Leader of Kensington and Chelsea council Nicholas Paget-Brown offers to quit over Grenfell Tower fire

The leader of Kensington and Chelsea offered to resign after the council was heavily criticised for its response to the Grenfell Tower disaster, the Standard has been told.

The town hall is also at the centre of a police investigation into the devastating inferno which is feared to have claimed the lives of at least 79 people.

Nicholas Paget-Brown is believed to have offered his resignation at a meeting of the council cabinet yesterday but it was unanimously rejected by fellow councillors.

In a statement to the Standard, he said: “We are all heartbroken by the tragic fire and the appalling loss of life at Grenfell Tower.

“Our hearts go out to the victims, their families and friends and to the residents and wider community. In the circumstances it has of course been appropriate to ensure that as leader… I continue to have the support of my colleagues.  


“Heartbroken”: Nicholas Paget-Brown

“They have said overwhelmingly that they back me and are behind my key priority at the moment, which is to work with Government, charities, volunteer and resident groups and the emergency services to rehouse and assist all those affected.”

He praised the “strength, compassion and resolve” of residents and the community and the “tireless and unsung work of huge numbers of council staff across the borough”.

Yesterday No 10 sidestepped a question on whether Theresa May had confidence in Mr Paget-Brown.

Amid growing anger at the response to the disaster, a Grenfell Fire Response Team has been set up to improve support for victims.

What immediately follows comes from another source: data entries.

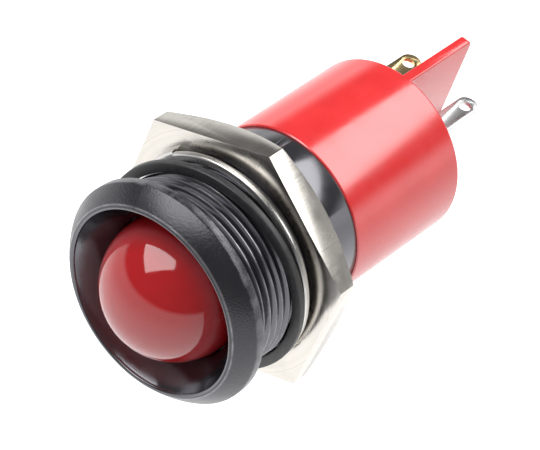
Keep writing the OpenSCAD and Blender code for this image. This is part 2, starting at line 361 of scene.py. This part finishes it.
def makeRubber(name, color, dust):
    # rubber with a fine grain that holds pale dust
    material, nodes, links, shader, coords = startMaterial(name)
    grain = addNoise(nodes, links, coords, 1600, 4)
    links.new(mixColors(nodes, links, addRange(nodes, links, grain, 0.45, 0.75, 0, 0.6), color, dust),
              shader.inputs["Base Color"])
    links.new(addRange(nodes, links, grain, 0.3, 0.7, 0.36, 0.5), shader.inputs["Roughness"])
    shader.inputs["Specular IOR Level"].default_value = 0.8
    addBump(nodes, links, shader, grain, 0.12, 0.00003)
    return material


# the barrel is glossy, and the front of the flange is finely grained
blackPlating = makeBlackPlating("blackPlating", 0.15, 1.8, 0.08)
grainedPlating = makeBlackPlating("grainedPlating", 0.26, 1.5, 0.8)
redLens = makeRedLens()
redMoulding = makeSkin("redMoulding", (0.74, 0.022, 0.024), (0.80, 0.028, 0.030), 0.18, 1400, 0.05, 0.03)
redShader = redMoulding.node_tree.nodes["Principled BSDF"]
redShader.inputs["Specular IOR Level"].default_value = 1
redShader.inputs["IOR"].default_value = 1.68
nickelPlate = makeTurnedMetal("nickelPlate", (0.74, 0.70, 0.65), (0.68, 0.65, 0.60), 0.22, 5200, 0.2)
washerPlate = makePlate("washerPlate", (0.80, 0.79, 0.77), (0.76, 0.75, 0.73), 0.3, (1, 1, 1), 700, 0.03)
goldPlate = makePlate("goldPlate", (0.86, 0.68, 0.34), (0.78, 0.60, 0.30), 0.24, (3, 0.4, 3), 1200, 0.15)
tinPlate = makePlate("tinPlate", (0.78, 0.78, 0.78), (0.68, 0.69, 0.70), 0.3, (3, 0.4, 3), 1200, 0.15)
gasketRubber = makeRubber("gasketRubber", (0.022, 0.022, 0.024), (0.05, 0.05, 0.053))
print("materials made")

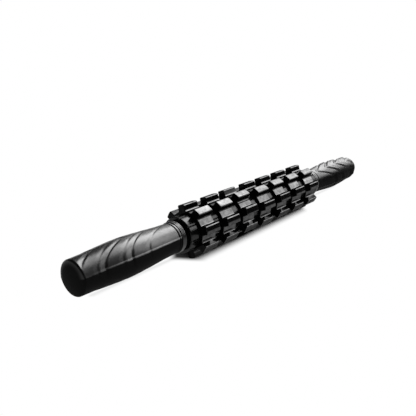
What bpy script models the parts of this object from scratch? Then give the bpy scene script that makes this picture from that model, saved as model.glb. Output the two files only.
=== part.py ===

It includes London-wide local and regional government, central government, the British Red Cross, the Metropolitan police and London Fire Brigade.

The full extent of residential blocks in the capital that have cladding and need urgent investigation started to emerge today.

Many town halls have called in specialist teams to check towers do not pose a fire risk, with more than 100 social housing blocks known to have external cladding in London.

Today firefighters continued to search through 24-storey Grenfell Tower following the blaze in which 79 people died or are missing presumed dead.

Mayor Sadiq Khan demanded residents be given a say in the public inquiry from day one and warned there was already “considerable mistrust and anger” in the local community.

Newham council has identified that the same firm which carried out cladding work at Grenfell refurbished one of its blocks, Ferrier Point, but an initial investigation showed the material used  is of a different type which can tolerate high temperatures, is used to create firewalls, and meets safety standards.


A firefighter in tears before a minute’s silence for victims (PA)

A Westminster council spokesman said: “We can confirm Harley Facades supplied the additional cladding at the Little Venice estate. There is no reason to believe the type of cladding is the same as that used at Grenfell Tower.

“Having reviewed all records we are reassured the cladding fully complies with all building regulation requirements in regard to fire safety.” The Little Venice estate includes six towers.


Candles held aloft at a vigil for victims (PA)

Hounslow is liaising with the Communities Department on inspections of seven of 35 tower blocks where rain screen cladding systems was installed.

Katherine Dunne, the council’s cabinet member for housing, has written to residents highlighting significant differences in the cladding compared with that reportedly on Grenfell Tower.

Emotional tribute from firemen to Grenfell Tower victims

In Barnet, three blocks have rain screen panels of aluminium composite material similar to that reportedly used on Grenfell, but the council said insulation used for them is non-flammable.

Enfield said external insulation cladding is on five of its blocks, adding: “We believe the cladding is non-flammable but we are removing some panels this week to confirm this.”

In Haringey, 12 tower blocks managed by the council have been externally clad. It stressed that none have the Grenfell-type aluminium system. Barking and Dagenham has identified four blocks with cladding but said the system is different.

Waltham Forest said it had several blocks with external insulation, but not the same cladding as Grenfell. Greenwich is checking cladding on 11 high-rise blocks, with five already known to meet fire safety regulations.

Camden has 13 cladded blocks but said it is a different design to Grenfell. Lambeth has 14 over six storeys high with cladding, and in Richmond there are two 15-storey social housing blocks with cladding.

But this is said to be non-flammable rockwool.  In Brent there is one high-rise with cladding but it is different to Grenfell’s.

The figures are just for social housing and not private developments. Islington council has put a hold on all planned work to install cladding and  Croydon council will install sprinklers in all blocks over 10 storeys, at a cost of £10 million.